L-R Tony, Chet, Mike (obscured) and Janet

Chet looked over to our right, elbowed me and we all screamed, "No way!!" It was Drunk One and Drunk Two at the rail next to us, right where they'd been so many hours before. They had returned from who knows where and we all wondered what tales they could tell. I can only think that they were like rock and roll homing pidgeons. They both had bleary eyes and crooked smiles, but they were energized. They gazed at their king, Ozzy, as he lept around the stage singing "Fairies Wear Boots". High fives all around. It was the comeback of the century.

Black Sabbath did not dissapoint. All the great tunes were played and each was received with a great roar. Electric Funeral, Into the Void, Sabbath Bloody Sabbath and of course, the Twin Towers of Heavy Metal; Paranoid and Iron Man. While Mike and Janet were respectfully appreciating the tunes, Chet and I were getting off. This was Sabbath! I hadn't seen Sabbath since '82 and hearing Tony Iommi's riffs live again was overpowering. Ozzy was frenetic onstage, doing some sort of 2-inch leap from time to time that seemed to take great effort from him like he was doing a standing broad jump. It was hilarious, but we cheered every time he attempted it. God bless Ozzy.
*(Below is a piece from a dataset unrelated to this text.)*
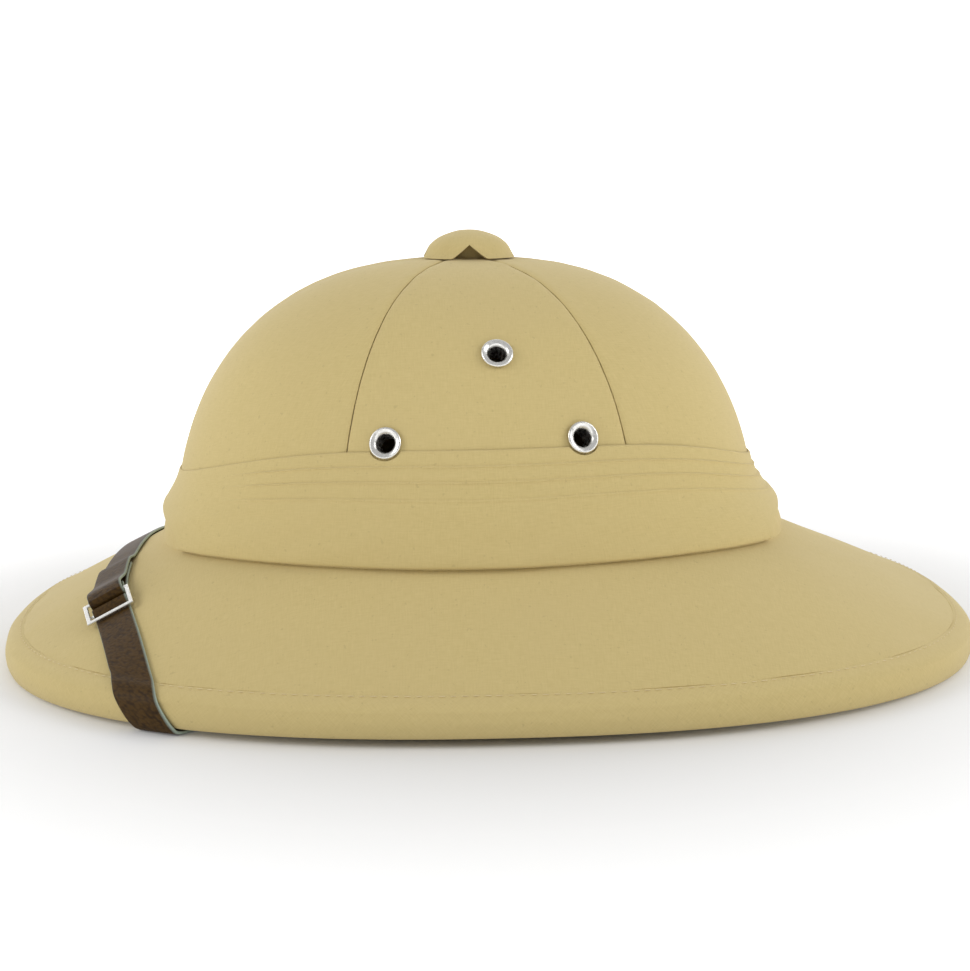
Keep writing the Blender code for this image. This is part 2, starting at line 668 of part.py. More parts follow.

After the show, the lights came up and we witnessed the exodus of the Thick Brows up the hill. We hung out for a little bit so the demolition derby in the parking lot could begin without us. Looking around, the grassy area looked like a battlefield. Garbage, shoes, blankets and the occasional passed out human littered the General Admission section. We saw rockers picking up their fallen compatriots and drag them off to the parking lot. No mullet left behind.

Ozzfest has come around every year since then and I haven't had the interest that I had when Black Sabbath reunited. I guess I'd go if it fell on a Saturday night or if I had the time off. I know it just wouldn't be the same. Except that I'd most likely run into Drunk One and Drunk Two on the rail, drunk off their asses at 11:30am. God bless the Washington Two.